** TASK GOAL **
All of the material below is to be repeated exactly.

************

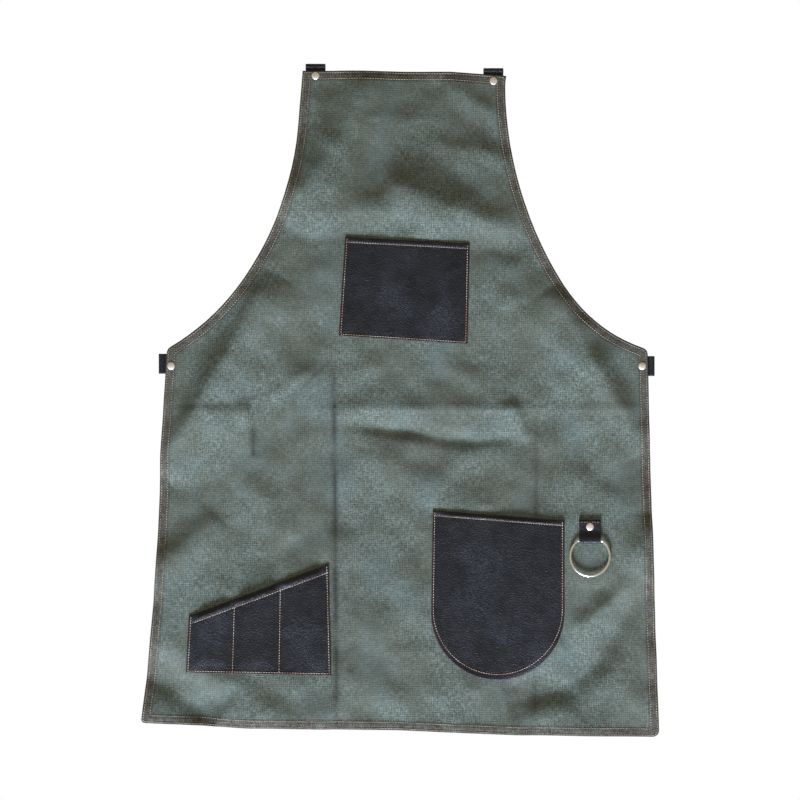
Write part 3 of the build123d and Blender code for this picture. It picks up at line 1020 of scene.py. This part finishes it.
def make_cloth(material):
    """The canvas, meshed in rings across its hem so that the turned edge and its rows are sharp."""
    across_hem = (0.3, 0.8, 1.6, HEM_ROWS[0], 4.5, 6.5, 8.5, HEM_ROWS[1])
    insets = (*across_hem, HEM_WIDTH - 0.25, HEM_WIDTH + 0.25, 14.5)
    lines = [(start, end) for start, end, _, _ in CREASES]
    inner = filling(CLOTH, CLOTH_PITCH, clear=17.0, insets=insets, lines=lines)
    mesh = shell("cloth", CLOTH, inner, cloth_faces, edge_radius=1.5)
    # How much shade the canvas material paints along the pressed creases
    mark(mesh, "crease_shading", painted_crease_shade(np.array([(v.co.x, v.co.z) for v in mesh.vertices]) / MM))
    cloth = new_object("apron_canvas", mesh, "apron", material)
    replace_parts(cloth, "apron_panel")


def divider_lines():
    """The tool pocket's two dividing rows, from its mouth to its bottom."""
    outline = POCKETS["tool_pocket"]
    left, right = mouth_of(outline)
    low_left = min(outline, key=lambda p: p[0] + p[1])
    low_right = min(outline, key=lambda p: p[1] - p[0])
    lines = []
    for top, bottom in DIVIDERS:
        a = left + (right - left) * top
        b = low_left + (low_right - low_left) * bottom
        drop = (b - a) / math.dist(a, b)
        lines.append(np.array([a + drop * TOOL_MOUTH_ROW, b - drop * ROW_IN]))
    return lines


def make_floor():
    """A pale round floor, well under the hanging hem."""
    bm = bmesh.new()
    bmesh.ops.create_circle(bm, cap_ends=True, segments=96, radius=FLOOR_RADIUS)
    mesh = bpy.data.meshes.new("floor")
    bm.to_mesh(mesh)
    bm.free()
    n = Nodes("floor")
    mesh.materials.append(n.finish((0.70, 0.77, 0.92, 1), 0.9))
    floor = bpy.data.objects.new("floor", mesh)
    floor.location = (0, 0, cad_box[0][2] - FLOOR_DROP)
    floor.visible_shadow = False
    bpy.context.scene.collection.objects.link(floor)


def make_light(name, place, size, power, color):
    """A round area light that faces the apron's middle."""
    data = bpy.data.lights.new(name, "AREA")
    data.shape = "DISK"
    data.size = size
    data.energy = power
    data.color = color
    light = bpy.data.objects.new(name, data)
    light.location = place
    towards = Vector(APRON_MIDDLE) - Vector(place)
    light.rotation_euler = towards.to_track_quat("-Z", "Y").to_euler()
    light.visible_camera = False
    bpy.context.scene.collection.objects.link(light)


def make_world():
    """A white surround that the camera sees, and a dimmer, warmer one that lights the apron."""
    world = bpy.data.worlds.new("surround")
    world.use_nodes = True
    bpy.context.scene.world = world
    tree = world.node_tree
    seen = tree.nodes["Background"]
    seen.inputs["Color"].default_value = (1, 1, 1, 1)
    lit = tree.nodes.new("ShaderNodeBackground")
    lit.inputs["Color"].default_value = AMBIENT
    lit.inputs["Strength"].default_value = AMBIENT_STRENGTH
    path = tree.nodes.new("ShaderNodeLightPath")
    mix = tree.nodes.new("ShaderNodeMixShader")
    tree.links.new(path.outputs["Is Camera Ray"], mix.inputs["Fac"])
    tree.links.new(lit.outputs[0], mix.inputs[1])
    tree.links.new(seen.outputs[0], mix.inputs[2])
    tree.links.new(mix.outputs[0], tree.nodes["World Output"].inputs["Surface"])


def make_camera():
    """A camera square on to the apron, as in the photograph."""
    data = bpy.data.cameras.new("camera")
    data.sensor_width = 36.0
    data.lens = data.sensor_width * CAMERA_DISTANCE / VIEW_WIDTH
    camera = bpy.data.objects.new("camera", data)
    camera.location = (VIEW_CENTRE[0], -CAMERA_DISTANCE, VIEW_CENTRE[1])
    camera.rotation_euler = (math.pi / 2, 0, 0)
    bpy.context.scene.collection.objects.link(camera)
    bpy.context.scene.camera = camera


def main():
    make_camera()
    make_world()
    make_light("key", (-0.42, -1.27, -4.22), size=1.3, power=550.0, color=(0.72, 0.80, 1.0))
    make_light("back", (0.9, 2.0, 0.9), size=1.2, power=45.0, color=(1.0, 0.98, 0.95))
    bpy.context.scene.view_settings.view_transform = "Standard"
    make_floor()

    leather = leather_material()
    hem_thread = thread_material("hem_thread", (0.17, 0.125, 0.080, 1), (0.46, 0.37, 0.26, 1))
    pocket_thread = thread_material("pocket_thread", (0.36, 0.17, 0.075, 1), (0.66, 0.56, 0.44, 1))
    rivet_metal = metal_material("rivet_metal", (0.86, 0.79, 0.72, 1), (0.66, 0.55, 0.46, 1), rough=0.46)
    ring_metal = metal_material("ring_metal", (0.95, 0.90, 0.78, 1), (0.80, 0.72, 0.54, 1), rough=0.2)

    for name in STRAP_LOOPS:
        loop_strap(name, leather)
    make_cloth(canvas_material())
    for name, inset in zip(("hem_thread_outer", "hem_thread_inner"), HEM_ROWS):
        hem_stitches(name, inset, hem_thread)
    for pocket in (
        Pocket("chest_pocket", stand=1.1),
        Pocket("tool_pocket", stand=3.4, mouth_row=TOOL_MOUTH_ROW, dividers=divider_lines()),
        Pocket("round_pocket", stand=2.6),
    ):
        pocket.make(leather)
        pocket.stitches(pocket_thread)
    tab_stitches(tab_strap(leather), hem_thread)
    for name in RIVETS:
        rivet(name, rivet_metal)
    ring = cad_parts["towel_ring"]
    ring.data.materials.clear()
    ring.data.materials.append(ring_metal)


main()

************

** ANSWER **
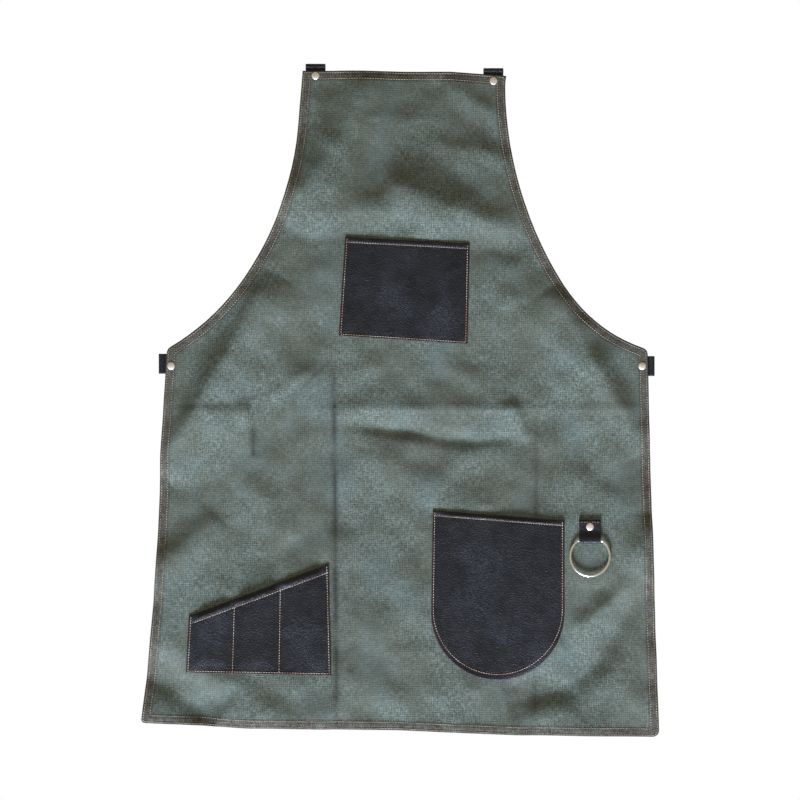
Write part 3 of the build123d and Blender code for this picture. It picks up at line 1020 of scene.py. This part finishes it.
def make_cloth(material):
    """The canvas, meshed in rings across its hem so that the turned edge and its rows are sharp."""
    across_hem = (0.3, 0.8, 1.6, HEM_ROWS[0], 4.5, 6.5, 8.5, HEM_ROWS[1])
    insets = (*across_hem, HEM_WIDTH - 0.25, HEM_WIDTH + 0.25, 14.5)
    lines = [(start, end) for start, end, _, _ in CREASES]
    inner = filling(CLOTH, CLOTH_PITCH, clear=17.0, insets=insets, lines=lines)
    mesh = shell("cloth", CLOTH, inner, cloth_faces, edge_radius=1.5)
    # How much shade the canvas material paints along the pressed creases
    mark(mesh, "crease_shading", painted_crease_shade(np.array([(v.co.x, v.co.z) for v in mesh.vertices]) / MM))
    cloth = new_object("apron_canvas", mesh, "apron", material)
    replace_parts(cloth, "apron_panel")


def divider_lines():
    """The tool pocket's two dividing rows, from its mouth to its bottom."""
    outline = POCKETS["tool_pocket"]
    left, right = mouth_of(outline)
    low_left = min(outline, key=lambda p: p[0] + p[1])
    low_right = min(outline, key=lambda p: p[1] - p[0])
    lines = []
    for top, bottom in DIVIDERS:
        a = left + (right - left) * top
        b = low_left + (low_right - low_left) * bottom
        drop = (b - a) / math.dist(a, b)
        lines.append(np.array([a + drop * TOOL_MOUTH_ROW, b - drop * ROW_IN]))
    return lines


def make_floor():
    """A pale round floor, well under the hanging hem."""
    bm = bmesh.new()
    bmesh.ops.create_circle(bm, cap_ends=True, segments=96, radius=FLOOR_RADIUS)
    mesh = bpy.data.meshes.new("floor")
    bm.to_mesh(mesh)
    bm.free()
    n = Nodes("floor")
    mesh.materials.append(n.finish((0.70, 0.77, 0.92, 1), 0.9))
    floor = bpy.data.objects.new("floor", mesh)
    floor.location = (0, 0, cad_box[0][2] - FLOOR_DROP)
    floor.visible_shadow = False
    bpy.context.scene.collection.objects.link(floor)


def make_light(name, place, size, power, color):
    """A round area light that faces the apron's middle."""
    data = bpy.data.lights.new(name, "AREA")
    data.shape = "DISK"
    data.size = size
    data.energy = power
    data.color = color
    light = bpy.data.objects.new(name, data)
    light.location = place
    towards = Vector(APRON_MIDDLE) - Vector(place)
    light.rotation_euler = towards.to_track_quat("-Z", "Y").to_euler()
    light.visible_camera = False
    bpy.context.scene.collection.objects.link(light)


def make_world():
    """A white surround that the camera sees, and a dimmer, warmer one that lights the apron."""
    world = bpy.data.worlds.new("surround")
    world.use_nodes = True
    bpy.context.scene.world = world
    tree = world.node_tree
    seen = tree.nodes["Background"]
    seen.inputs["Color"].default_value = (1, 1, 1, 1)
    lit = tree.nodes.new("ShaderNodeBackground")
    lit.inputs["Color"].default_value = AMBIENT
    lit.inputs["Strength"].default_value = AMBIENT_STRENGTH
    path = tree.nodes.new("ShaderNodeLightPath")
    mix = tree.nodes.new("ShaderNodeMixShader")
    tree.links.new(path.outputs["Is Camera Ray"], mix.inputs["Fac"])
    tree.links.new(lit.outputs[0], mix.inputs[1])
    tree.links.new(seen.outputs[0], mix.inputs[2])
    tree.links.new(mix.outputs[0], tree.nodes["World Output"].inputs["Surface"])


def make_camera():
    """A camera square on to the apron, as in the photograph."""
    data = bpy.data.cameras.new("camera")
    data.sensor_width = 36.0
    data.lens = data.sensor_width * CAMERA_DISTANCE / VIEW_WIDTH
    camera = bpy.data.objects.new("camera", data)
    camera.location = (VIEW_CENTRE[0], -CAMERA_DISTANCE, VIEW_CENTRE[1])
    camera.rotation_euler = (math.pi / 2, 0, 0)
    bpy.context.scene.collection.objects.link(camera)
    bpy.context.scene.camera = camera


def main():
    make_camera()
    make_world()
    make_light("key", (-0.42, -1.27, -4.22), size=1.3, power=550.0, color=(0.72, 0.80, 1.0))
    make_light("back", (0.9, 2.0, 0.9), size=1.2, power=45.0, color=(1.0, 0.98, 0.95))
    bpy.context.scene.view_settings.view_transform = "Standard"
    make_floor()

    leather = leather_material()
    hem_thread = thread_material("hem_thread", (0.17, 0.125, 0.080, 1), (0.46, 0.37, 0.26, 1))
    pocket_thread = thread_material("pocket_thread", (0.36, 0.17, 0.075, 1), (0.66, 0.56, 0.44, 1))
    rivet_metal = metal_material("rivet_metal", (0.86, 0.79, 0.72, 1), (0.66, 0.55, 0.46, 1), rough=0.46)
    ring_metal = metal_material("ring_metal", (0.95, 0.90, 0.78, 1), (0.80, 0.72, 0.54, 1), rough=0.2)

    for name in STRAP_LOOPS:
        loop_strap(name, leather)
    make_cloth(canvas_material())
    for name, inset in zip(("hem_thread_outer", "hem_thread_inner"), HEM_ROWS):
        hem_stitches(name, inset, hem_thread)
    for pocket in (
        Pocket("chest_pocket", stand=1.1),
        Pocket("tool_pocket", stand=3.4, mouth_row=TOOL_MOUTH_ROW, dividers=divider_lines()),
        Pocket("round_pocket", stand=2.6),
    ):
        pocket.make(leather)
        pocket.stitches(pocket_thread)
    tab_stitches(tab_strap(leather), hem_thread)
    for name in RIVETS:
        rivet(name, rivet_metal)
    ring = cad_parts["towel_ring"]
    ring.data.materials.clear()
    ring.data.materials.append(ring_metal)


main()